For Christmas, I got Zack some truffle oil. Who knew bougie came in a 60ml bottle? Anyway, it’s pretty delicious and he had recently become a little obsessed with a mushroom risotto, so we decided to try to recreate it. He, too, thought about giving the gift of truffle oil, but luckily went with such cute espresso cups that I was also considering but decided against. Convenient! Also, similar interests!
Anyway, we went with portabello and shitake mushrooms, because these are the best.
• 5 to 6 cups stock (chicken, probably, but we used veggie)
• 1 tablespoon olive oil
• 2 tablespoons unsalted butter
• ½ cup finely chopped shallots
• 1 teaspoon minced garlic
• many mushrooms, thinly sliced (3 portabellos, 12 shitakes, ish) – also, we threw the stems into the stock for added mushroominess
• 2 cups arborio rice
• 1 teaspoon chopped fresh thyme
• 1 cup dry white wine
• ½ teaspoon salt
• ½ teaspoon freshly ground black pepper
• ½ cup heavy cream
• 1 cup finely grated Parmesan
• 2 teaspoons chopped fresh parsley leaves
• 1 to 2 teaspoons truffle oil
In a medium saucepan, bring the stock to a simmer over medium heat. Add the mushroom stems. Reduce the heat to very low to keep hot.
In a large heavy saucepan, heat the oil and melt the butter over medium-high heat. Add the shallots and garlic, and cook, stirring until fragrant and soft, about 3 minutes. Add the mushrooms and cook, stirring, until wilted and their liquid is evaporated, 4 to 5 minutes. Add the rice and cook, stirring constantly, until the grains are opaque, about 1 minute. Stir in the thyme. Add the wine and cook, stirring, until nearly all evaporated. Add ¾ cup of the stock, the salt, and pepper. Cook, stirring constantly, until the stock is nearly all evaporated. Continue adding more stock ½ cup at a time as the previous addition is nearly absorbed, until the rice is tender and the risotto is creamy, about 20 minutes. The stirring in the recipe really sucks. I have an awesome risotto recipe that doesn’t need stirring, and I am never deviating from it again. Stir in cream, ½ cup of the cheese and mix well.
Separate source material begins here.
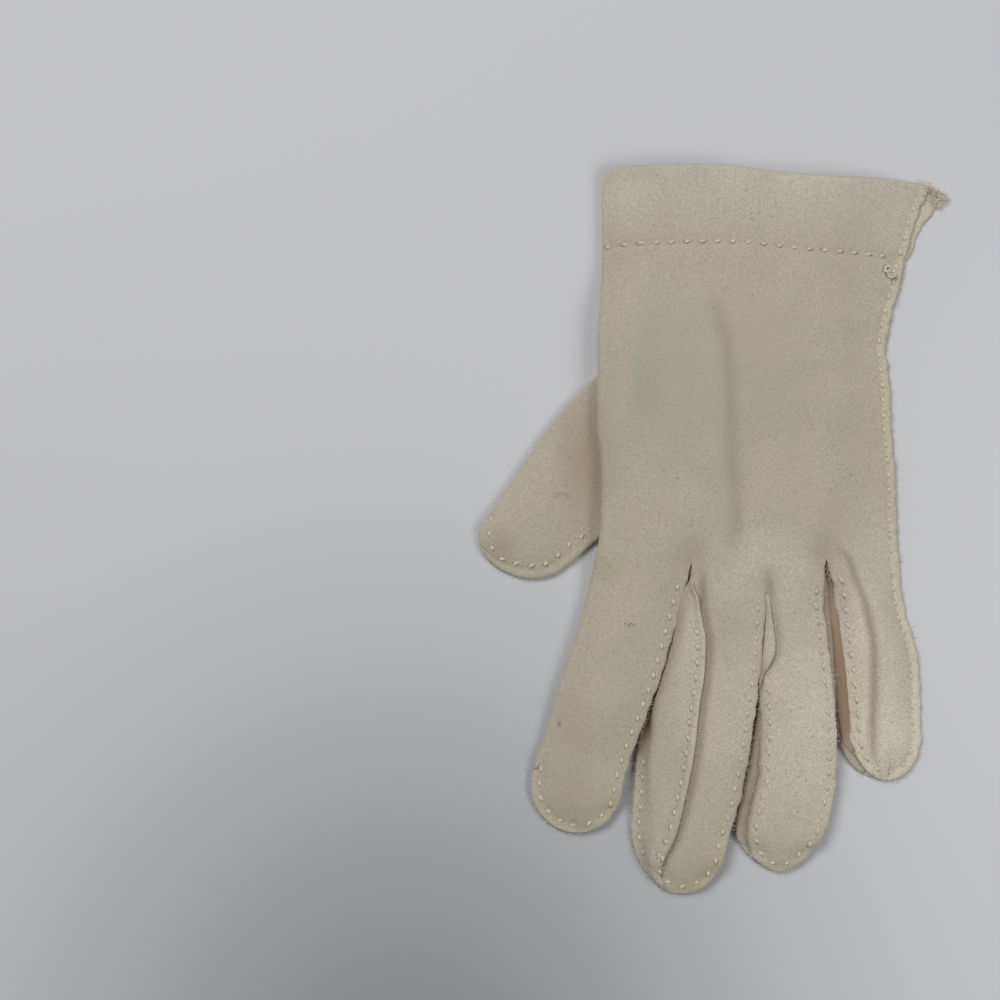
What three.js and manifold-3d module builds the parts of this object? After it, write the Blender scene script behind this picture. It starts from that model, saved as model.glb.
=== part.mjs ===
// Cotton dress glove for the left hand, lying palm down with its thumb out to one side.
// Lengths are in millimetres. +X runs from the thumb side to the little finger's side, +Y from
// the fingertips to the cuff, and +Z up. The glove lies on the plane z = 0.
// Every piece is a folded or bent sheet of cloth: a middle surface of quads, thickened both ways.

import * as THREE from 'three';
import { mergeVertices } from 'three/addons/utils/BufferGeometryUtils.js';
import Module from 'manifold-3d';

const wasm = await Module();
wasm.setup();

// Cloth and seams
const cloth = 1.0;
const halfCloth = cloth / 2;
const hemCloth = 1.6;
const hemDepth = 24;
const gap = 0.35;
const flangeGap = 0.45;
const allowance = 2.6;
const seamHeight = 2 * cloth + gap;

// Rounded fold along the forefinger's side
const foldHeight = 4;
const foldEndHeight = 2.9;
const foldSteps = 4;
const foldFullY = -30;
const foldEndY = -76;

// The thumb lies under the palm and lifts it
const thumbLift = 2.95;
const thumbEdge = { x: -35, y: -5, slope: 0.38 };
const liftRun = 13;
const liftEnd = { x1: -8, x2: 24, y1: 64, y2: 86 };
const thumbHole = { x: -7, y: 36, halfWidth: 11.5, halfLength: 31 };

// Hand: where the fold and the side seam run, the palm's own edge, and the height of the back
const hand = [
  { y: 116, fold: -34.0, seam: 70.4, palmSeam: 74.4, crown: 10.6 },
  { y: 105, fold: -34.9, seam: 67.3, palmSeam: 72.6, crown: 10.6 },
  { y: 98, fold: -34.9, seam: 65.0, palmSeam: 68.8, crown: 10.5 },
  { y: 89, fold: -34.9, seam: 62.5, palmSeam: 64.8, crown: 10.4 },
  { y: 81, fold: -35.0, seam: 60.4, palmSeam: 61.6, crown: 10.3 },
  { y: 73, fold: -35.2, seam: 59.0, palmSeam: 59.4, crown: 10.2 },
  { y: 60, fold: -36.2, seam: 56.0, palmSeam: 56.4, crown: 10.2 },
  { y: 51, fold: -36.8, seam: 56.3, palmSeam: 56.7, crown: 10.2 },
  { y: 32, fold: -36.5, seam: 57.8, palmSeam: 58.1, crown: 10.2 },
  { y: 16, fold: -35.0, seam: 59.0, palmSeam: 59.2, crown: 9.9 },
  { y: 0, fold: -35.2, seam: 59.0, palmSeam: 59.4, crown: 9.3 },
  { y: -10, fold: -37.1, seam: 59.8, palmSeam: 60.2, crown: 8.9 },
];

// Edge of the cuff, which dips at both corners
const cuffEdge = [
  { x: -35.0, y: 110.6 },
  { x: -31.6, y: 113.9 },
  { x: -22.7, y: 115.1 },
  { x: -10.0, y: 115.6 },
  { x: 2.7, y: 115.3 },
  { x: 21.7, y: 112.9 },
  { x: 43.8, y: 111.3 },
  { x: 59.7, y: 110.2 },
  { x: 70.0, y: 107.6 },
];

// Crotches between the fingers
const crotches = [
  { x: -6.9, y: -10.2 },
  { x: 16.7, y: -19.0 },
  { x: 35.5, y: -9.0 },
];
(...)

Remove from the heat and adjust the seasoning, to taste. Stir in truffle oil to taste.
The main problems with this dish are that (1) it is pretty ugly and (2) it is insanely rich. I would really recommend leaving out the cream because it was too much. One bowl nearly killed me. Possibly literally.
The next day, I was determined to get through the left-overs, and convinced (bullied) Zack into making a mushroom omelette. He was skeptical. My thoughts were that the risotto would act like a cheese, kind of melty and delicious. This failed miserably, as Zack predicted. It was, however, a bit prettier than a bowl of grey mush, though the taste combinations were unworkable.
Bad idea. We ended up taking it apart, eating everything separately because they were pretty much the least complimentary tastes ever. Anyway, this risotto was good but not good enough. I am on a quest for a better risotto.